From the bloggers at Roadtreking. 

So much of the adventure and fun of Roadtreking across North America is serendipity – the places you find while you’re on the way to somewhere else.

So it was for us as we were making our way to the Grand Canyon and came across the Vermillion Cliffs, the Navajo Bridge and the Rock House in northern Arizona. They are three separate places that make for great stops of an hour or two each.

The Vermillion Cliffs is actually a National Monument, located just south of the Utah border on the Colorado Plateau, bordering the Kaibab National Forest to the west and Glen Canyon National Recreation Area to the east. It’s remote and unspoiled, 280,000-acre of spectacularly diverse geologic landscapes made up of buttes, canyons, cliffs and plateaus, ranging in elevation from from 3,100 to 7,100 feet.

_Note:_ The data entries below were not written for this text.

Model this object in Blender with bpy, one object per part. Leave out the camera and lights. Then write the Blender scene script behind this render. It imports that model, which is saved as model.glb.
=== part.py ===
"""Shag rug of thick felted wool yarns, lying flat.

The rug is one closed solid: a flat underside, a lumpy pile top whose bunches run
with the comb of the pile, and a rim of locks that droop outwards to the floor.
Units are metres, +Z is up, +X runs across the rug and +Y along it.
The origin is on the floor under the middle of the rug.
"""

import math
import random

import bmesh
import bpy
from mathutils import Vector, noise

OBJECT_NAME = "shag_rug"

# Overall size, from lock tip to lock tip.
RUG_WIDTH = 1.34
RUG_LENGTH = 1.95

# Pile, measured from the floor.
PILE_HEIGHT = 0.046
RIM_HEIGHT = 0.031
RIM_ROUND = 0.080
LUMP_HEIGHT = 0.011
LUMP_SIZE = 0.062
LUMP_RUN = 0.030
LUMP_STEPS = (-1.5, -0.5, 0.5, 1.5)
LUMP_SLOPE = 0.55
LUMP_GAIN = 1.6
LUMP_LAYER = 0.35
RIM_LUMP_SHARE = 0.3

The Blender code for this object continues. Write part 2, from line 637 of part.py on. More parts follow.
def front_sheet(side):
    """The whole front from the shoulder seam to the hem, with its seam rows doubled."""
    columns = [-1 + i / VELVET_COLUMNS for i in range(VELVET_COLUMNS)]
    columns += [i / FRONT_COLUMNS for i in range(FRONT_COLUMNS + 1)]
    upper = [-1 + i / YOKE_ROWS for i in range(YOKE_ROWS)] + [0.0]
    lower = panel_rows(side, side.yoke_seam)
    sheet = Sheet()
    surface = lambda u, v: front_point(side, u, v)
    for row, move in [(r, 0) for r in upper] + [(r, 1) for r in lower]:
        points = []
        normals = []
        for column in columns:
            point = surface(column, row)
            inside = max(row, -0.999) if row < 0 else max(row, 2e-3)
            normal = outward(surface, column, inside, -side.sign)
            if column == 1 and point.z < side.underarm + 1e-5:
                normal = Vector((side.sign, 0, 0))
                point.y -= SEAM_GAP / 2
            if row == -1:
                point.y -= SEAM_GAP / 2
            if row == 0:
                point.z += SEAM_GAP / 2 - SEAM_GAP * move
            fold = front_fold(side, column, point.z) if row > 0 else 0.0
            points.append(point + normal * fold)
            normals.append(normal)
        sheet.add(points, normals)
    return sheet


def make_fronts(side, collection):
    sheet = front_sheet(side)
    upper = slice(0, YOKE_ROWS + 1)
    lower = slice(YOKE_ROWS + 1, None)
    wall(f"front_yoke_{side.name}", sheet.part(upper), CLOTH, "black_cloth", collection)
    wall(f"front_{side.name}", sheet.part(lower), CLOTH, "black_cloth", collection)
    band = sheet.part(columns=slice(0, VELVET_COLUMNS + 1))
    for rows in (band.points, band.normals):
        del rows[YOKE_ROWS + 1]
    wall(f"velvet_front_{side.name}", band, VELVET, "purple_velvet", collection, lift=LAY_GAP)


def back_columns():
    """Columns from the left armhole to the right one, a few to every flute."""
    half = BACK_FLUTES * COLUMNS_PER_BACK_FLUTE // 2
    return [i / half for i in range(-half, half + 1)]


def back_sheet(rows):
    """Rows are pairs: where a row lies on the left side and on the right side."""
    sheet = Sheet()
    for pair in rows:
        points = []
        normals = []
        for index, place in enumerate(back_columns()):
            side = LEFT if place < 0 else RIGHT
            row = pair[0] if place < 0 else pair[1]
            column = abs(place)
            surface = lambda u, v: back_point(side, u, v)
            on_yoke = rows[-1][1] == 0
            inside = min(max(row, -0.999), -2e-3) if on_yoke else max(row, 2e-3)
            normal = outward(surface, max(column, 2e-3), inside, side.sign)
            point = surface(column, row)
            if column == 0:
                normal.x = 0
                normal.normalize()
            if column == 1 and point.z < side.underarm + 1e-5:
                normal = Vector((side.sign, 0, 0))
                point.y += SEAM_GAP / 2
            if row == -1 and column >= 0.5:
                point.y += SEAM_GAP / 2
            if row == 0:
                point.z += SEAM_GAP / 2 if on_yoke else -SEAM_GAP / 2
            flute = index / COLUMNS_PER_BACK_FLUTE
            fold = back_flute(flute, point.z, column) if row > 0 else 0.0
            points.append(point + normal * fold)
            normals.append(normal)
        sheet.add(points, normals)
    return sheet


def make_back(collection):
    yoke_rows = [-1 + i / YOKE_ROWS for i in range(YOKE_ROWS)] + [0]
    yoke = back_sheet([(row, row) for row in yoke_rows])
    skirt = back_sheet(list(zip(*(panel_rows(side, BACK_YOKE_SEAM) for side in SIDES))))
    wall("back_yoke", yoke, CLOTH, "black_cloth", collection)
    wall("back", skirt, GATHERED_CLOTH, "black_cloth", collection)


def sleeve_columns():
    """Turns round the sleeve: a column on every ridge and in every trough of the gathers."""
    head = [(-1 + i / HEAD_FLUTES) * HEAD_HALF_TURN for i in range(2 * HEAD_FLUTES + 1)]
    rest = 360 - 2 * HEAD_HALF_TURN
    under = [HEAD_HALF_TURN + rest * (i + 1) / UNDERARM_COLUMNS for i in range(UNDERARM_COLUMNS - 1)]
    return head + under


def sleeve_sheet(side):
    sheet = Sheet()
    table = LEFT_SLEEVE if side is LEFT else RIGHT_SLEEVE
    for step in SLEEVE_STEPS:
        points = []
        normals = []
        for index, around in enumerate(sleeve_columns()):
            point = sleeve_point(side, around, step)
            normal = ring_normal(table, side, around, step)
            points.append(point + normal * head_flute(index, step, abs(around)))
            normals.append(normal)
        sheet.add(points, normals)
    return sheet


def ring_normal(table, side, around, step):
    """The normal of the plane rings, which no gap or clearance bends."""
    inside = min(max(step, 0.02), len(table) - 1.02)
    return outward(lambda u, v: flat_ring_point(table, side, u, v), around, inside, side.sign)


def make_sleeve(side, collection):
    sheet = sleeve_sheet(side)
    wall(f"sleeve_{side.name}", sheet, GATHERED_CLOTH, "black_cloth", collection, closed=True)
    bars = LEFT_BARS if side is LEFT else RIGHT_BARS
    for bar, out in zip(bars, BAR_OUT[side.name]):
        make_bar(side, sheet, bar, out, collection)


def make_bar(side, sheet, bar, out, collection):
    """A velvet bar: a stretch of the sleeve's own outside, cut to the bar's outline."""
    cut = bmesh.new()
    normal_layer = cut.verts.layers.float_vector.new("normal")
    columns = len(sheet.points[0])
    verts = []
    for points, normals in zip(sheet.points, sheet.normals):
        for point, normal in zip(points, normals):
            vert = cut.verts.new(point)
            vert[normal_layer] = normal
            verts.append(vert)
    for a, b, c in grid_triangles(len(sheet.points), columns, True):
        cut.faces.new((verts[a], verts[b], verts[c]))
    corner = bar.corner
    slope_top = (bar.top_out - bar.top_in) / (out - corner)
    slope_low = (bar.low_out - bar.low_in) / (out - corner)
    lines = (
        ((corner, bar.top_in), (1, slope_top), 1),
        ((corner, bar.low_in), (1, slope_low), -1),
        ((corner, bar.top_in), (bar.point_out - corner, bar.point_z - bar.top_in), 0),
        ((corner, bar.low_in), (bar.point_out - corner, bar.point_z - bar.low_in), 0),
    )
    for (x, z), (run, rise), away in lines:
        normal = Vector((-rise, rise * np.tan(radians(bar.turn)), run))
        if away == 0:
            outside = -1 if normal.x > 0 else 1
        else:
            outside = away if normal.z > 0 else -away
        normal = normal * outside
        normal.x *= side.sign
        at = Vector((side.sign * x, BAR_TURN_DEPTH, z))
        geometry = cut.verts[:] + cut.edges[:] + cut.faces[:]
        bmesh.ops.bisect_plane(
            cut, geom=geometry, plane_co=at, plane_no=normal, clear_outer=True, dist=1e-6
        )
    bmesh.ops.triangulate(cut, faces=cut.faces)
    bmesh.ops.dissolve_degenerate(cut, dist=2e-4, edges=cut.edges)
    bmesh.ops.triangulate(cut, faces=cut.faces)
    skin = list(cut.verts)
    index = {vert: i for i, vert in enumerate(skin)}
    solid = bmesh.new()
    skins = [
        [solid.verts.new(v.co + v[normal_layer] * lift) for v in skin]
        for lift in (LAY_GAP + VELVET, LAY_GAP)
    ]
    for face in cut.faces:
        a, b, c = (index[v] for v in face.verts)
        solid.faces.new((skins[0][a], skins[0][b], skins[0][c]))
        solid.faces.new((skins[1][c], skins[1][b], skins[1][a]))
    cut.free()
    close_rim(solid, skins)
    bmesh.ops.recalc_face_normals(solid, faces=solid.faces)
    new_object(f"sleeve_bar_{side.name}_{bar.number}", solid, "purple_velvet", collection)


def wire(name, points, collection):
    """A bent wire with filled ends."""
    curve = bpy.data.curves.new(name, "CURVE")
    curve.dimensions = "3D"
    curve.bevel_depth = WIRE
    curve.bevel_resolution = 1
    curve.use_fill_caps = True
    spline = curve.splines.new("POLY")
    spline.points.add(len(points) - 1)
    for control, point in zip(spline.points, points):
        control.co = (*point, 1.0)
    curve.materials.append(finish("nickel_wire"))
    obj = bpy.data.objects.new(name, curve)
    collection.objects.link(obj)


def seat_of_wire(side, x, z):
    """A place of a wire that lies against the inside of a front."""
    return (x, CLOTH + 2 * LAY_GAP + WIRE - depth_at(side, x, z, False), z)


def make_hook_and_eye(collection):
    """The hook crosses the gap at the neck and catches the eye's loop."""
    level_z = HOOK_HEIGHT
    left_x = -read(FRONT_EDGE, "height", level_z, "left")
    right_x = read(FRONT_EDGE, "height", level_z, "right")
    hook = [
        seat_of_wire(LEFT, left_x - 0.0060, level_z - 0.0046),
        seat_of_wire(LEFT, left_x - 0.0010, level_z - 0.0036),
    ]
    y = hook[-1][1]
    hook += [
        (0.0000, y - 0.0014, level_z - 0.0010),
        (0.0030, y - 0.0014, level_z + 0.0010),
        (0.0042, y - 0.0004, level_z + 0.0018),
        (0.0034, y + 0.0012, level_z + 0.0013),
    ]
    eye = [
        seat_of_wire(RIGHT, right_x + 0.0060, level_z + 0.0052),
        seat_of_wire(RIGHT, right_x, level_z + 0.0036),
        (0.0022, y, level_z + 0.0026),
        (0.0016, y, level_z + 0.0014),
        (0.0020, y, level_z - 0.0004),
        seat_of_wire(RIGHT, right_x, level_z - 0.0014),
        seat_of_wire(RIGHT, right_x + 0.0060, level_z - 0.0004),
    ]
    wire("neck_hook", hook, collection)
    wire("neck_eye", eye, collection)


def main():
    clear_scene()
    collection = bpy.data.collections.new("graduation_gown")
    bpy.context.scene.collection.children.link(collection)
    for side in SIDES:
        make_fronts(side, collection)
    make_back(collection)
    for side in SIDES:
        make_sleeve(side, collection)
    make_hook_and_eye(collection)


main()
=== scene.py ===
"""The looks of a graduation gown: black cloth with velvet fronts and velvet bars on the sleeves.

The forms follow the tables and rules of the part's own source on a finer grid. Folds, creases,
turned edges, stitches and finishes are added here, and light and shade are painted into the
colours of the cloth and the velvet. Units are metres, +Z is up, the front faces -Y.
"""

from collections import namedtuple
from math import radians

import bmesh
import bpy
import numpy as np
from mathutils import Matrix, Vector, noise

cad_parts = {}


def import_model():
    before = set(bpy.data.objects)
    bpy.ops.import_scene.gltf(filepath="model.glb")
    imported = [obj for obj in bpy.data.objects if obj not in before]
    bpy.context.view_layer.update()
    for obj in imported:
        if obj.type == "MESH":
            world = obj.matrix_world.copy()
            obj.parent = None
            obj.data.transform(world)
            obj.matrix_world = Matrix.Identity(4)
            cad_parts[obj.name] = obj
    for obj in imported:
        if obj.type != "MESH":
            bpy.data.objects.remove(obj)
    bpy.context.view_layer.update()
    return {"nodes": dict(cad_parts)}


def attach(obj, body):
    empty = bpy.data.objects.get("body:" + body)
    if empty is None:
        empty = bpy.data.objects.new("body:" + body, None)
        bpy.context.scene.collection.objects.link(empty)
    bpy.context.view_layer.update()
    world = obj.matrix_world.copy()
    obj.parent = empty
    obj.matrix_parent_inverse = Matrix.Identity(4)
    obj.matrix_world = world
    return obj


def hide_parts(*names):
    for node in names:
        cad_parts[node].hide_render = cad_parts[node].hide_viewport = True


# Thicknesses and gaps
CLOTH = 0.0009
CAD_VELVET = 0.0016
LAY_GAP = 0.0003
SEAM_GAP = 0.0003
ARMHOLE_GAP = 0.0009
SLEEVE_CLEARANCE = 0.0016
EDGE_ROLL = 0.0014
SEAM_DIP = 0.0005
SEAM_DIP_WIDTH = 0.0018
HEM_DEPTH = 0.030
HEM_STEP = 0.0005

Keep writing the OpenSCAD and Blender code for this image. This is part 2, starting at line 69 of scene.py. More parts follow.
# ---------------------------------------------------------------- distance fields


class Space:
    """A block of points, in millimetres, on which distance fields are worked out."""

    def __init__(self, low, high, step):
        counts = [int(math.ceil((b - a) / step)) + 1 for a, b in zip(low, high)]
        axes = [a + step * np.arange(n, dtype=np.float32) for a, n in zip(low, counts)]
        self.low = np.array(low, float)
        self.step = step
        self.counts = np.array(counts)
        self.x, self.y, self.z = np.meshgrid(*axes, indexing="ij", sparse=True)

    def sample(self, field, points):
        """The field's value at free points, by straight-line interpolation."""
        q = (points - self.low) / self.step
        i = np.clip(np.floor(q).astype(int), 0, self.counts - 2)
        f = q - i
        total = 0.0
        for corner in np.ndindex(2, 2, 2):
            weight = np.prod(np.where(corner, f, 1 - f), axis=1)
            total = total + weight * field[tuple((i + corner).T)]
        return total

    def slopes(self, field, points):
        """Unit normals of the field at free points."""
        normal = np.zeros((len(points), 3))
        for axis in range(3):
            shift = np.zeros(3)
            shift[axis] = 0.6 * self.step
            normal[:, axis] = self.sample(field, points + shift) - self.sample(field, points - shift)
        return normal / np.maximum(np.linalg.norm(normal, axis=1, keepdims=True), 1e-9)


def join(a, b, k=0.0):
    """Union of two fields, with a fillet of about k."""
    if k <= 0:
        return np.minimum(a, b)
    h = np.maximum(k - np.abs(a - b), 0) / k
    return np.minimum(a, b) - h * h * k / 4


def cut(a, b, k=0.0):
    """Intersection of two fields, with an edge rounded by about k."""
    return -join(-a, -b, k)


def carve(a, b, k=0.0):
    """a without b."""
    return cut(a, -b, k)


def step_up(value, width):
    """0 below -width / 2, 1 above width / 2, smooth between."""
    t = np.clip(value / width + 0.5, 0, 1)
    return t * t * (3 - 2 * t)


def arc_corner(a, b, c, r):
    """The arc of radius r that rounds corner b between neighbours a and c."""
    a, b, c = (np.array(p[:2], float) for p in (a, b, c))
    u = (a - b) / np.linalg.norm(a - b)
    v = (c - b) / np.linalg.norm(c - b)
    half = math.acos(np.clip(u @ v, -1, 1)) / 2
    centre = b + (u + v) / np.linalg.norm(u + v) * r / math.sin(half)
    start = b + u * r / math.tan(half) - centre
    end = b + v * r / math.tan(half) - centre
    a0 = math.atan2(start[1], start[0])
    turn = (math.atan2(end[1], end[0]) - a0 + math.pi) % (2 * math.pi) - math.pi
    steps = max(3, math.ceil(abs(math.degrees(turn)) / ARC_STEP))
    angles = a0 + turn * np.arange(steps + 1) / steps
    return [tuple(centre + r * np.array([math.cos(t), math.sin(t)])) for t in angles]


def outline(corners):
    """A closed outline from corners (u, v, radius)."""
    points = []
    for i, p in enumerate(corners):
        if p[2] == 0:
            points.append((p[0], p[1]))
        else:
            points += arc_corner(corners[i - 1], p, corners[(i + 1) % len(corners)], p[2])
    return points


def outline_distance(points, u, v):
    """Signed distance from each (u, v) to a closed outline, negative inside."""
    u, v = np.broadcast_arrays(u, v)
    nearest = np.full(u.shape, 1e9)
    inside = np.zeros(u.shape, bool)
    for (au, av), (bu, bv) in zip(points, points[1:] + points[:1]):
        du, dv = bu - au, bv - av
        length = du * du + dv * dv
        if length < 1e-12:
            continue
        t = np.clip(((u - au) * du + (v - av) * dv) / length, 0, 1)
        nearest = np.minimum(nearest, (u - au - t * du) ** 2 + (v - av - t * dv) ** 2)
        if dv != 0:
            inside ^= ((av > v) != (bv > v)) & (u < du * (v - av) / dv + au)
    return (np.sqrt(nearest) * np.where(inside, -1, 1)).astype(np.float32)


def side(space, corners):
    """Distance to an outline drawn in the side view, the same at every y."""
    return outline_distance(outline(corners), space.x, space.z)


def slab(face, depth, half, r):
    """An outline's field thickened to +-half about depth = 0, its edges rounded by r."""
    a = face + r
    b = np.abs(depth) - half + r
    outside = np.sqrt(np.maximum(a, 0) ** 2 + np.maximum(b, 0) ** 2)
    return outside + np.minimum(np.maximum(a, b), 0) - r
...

In an RV, it’s a place you tend to see from a distance, in our case, the side of Highway 89A. There are no paved roads within the Monument. While the House Rock Valley Road/BLM 1065 is a maintained dirt road it may be impassable when wet. Other roads on the Monument require a four-wheel drive-high clearance vehicle due to deep sand.

We stopped in several turnoffs and snapped photos, marveling at the way the sandstone changed colors as the sun played peekaboo with the big white puffy clouds. It’s unlike most National Monuments. There isn’t much access. Not even a visitor’s center. Just wilderness.